23. There is a statutory presumption prescribed in Section 278-E. The Court has to presume the existence of culpable mental state, and absence of such mental state can be pleaded by an accused as a defence in respect to the act charged as an offence in the prosecution. Therefore, the factual aspects highlighted by the appellants were rightly not dealt with by the High Court. This is a matter for trial. It is certainly open to the appellants to plead absence of culpable mental state when the matter is taken up for trial.”
9. This decision of the Apex Court squarely applies to the facts of the case in hand. It would be for the respondent to establish during the trial that her failure to file her return was not wilful.
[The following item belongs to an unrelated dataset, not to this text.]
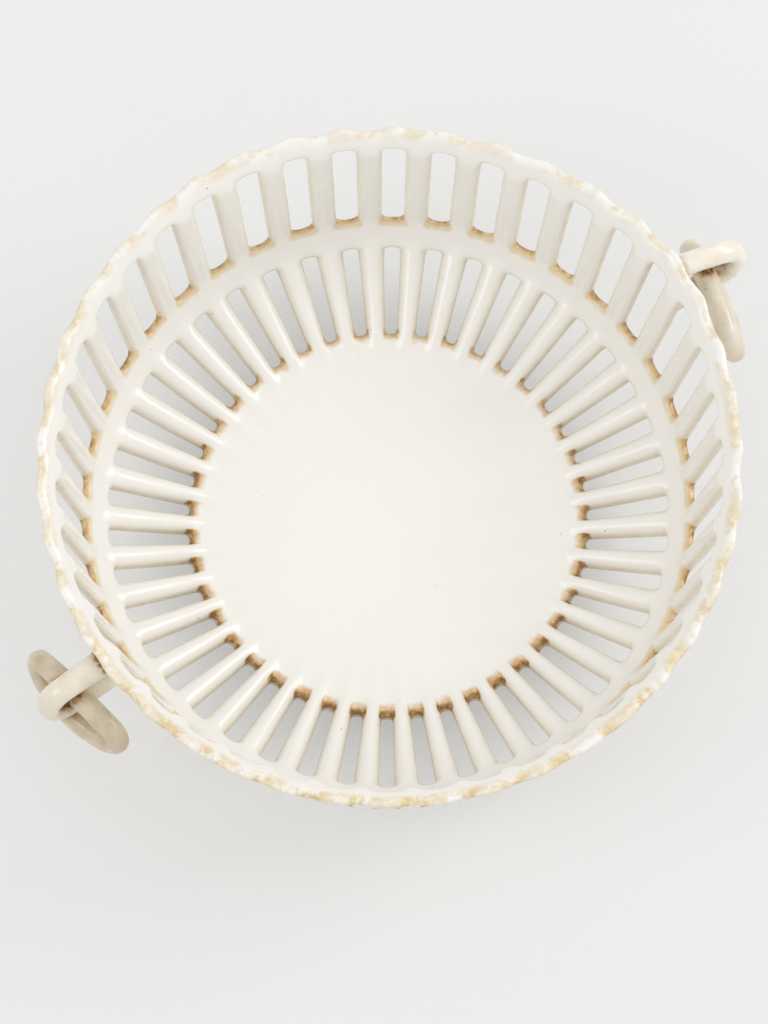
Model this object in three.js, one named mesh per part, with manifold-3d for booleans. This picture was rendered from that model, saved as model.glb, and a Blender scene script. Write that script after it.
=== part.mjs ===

The Courts below went wrong in going into the question as to whether the explanation offered by the respondent in response to the show cause notice given to her before the filing of the complaint in Court was rightly rejected or not. Once the complaint stood filed the trial Court was only required to examine whether cognizance should be taken or not and once it was decided to take cognizance and to summon the respondent the trial Court thereafter was required to examine whether in the pre- charge evidence the complainant had been able to show that the respondent had not filed her return for the assessment year in question within the prescribed period, which fact in the present case was not even disputed by the respondent. So, after raising the presumption under Section 278-E the trial Court should have framed the charge against the respondent leaving it to him show during the trial thereafter that there was no wilful default on her part.
The case shall now be taken up by the trial Court on 29th April,2013 at 2 p.m.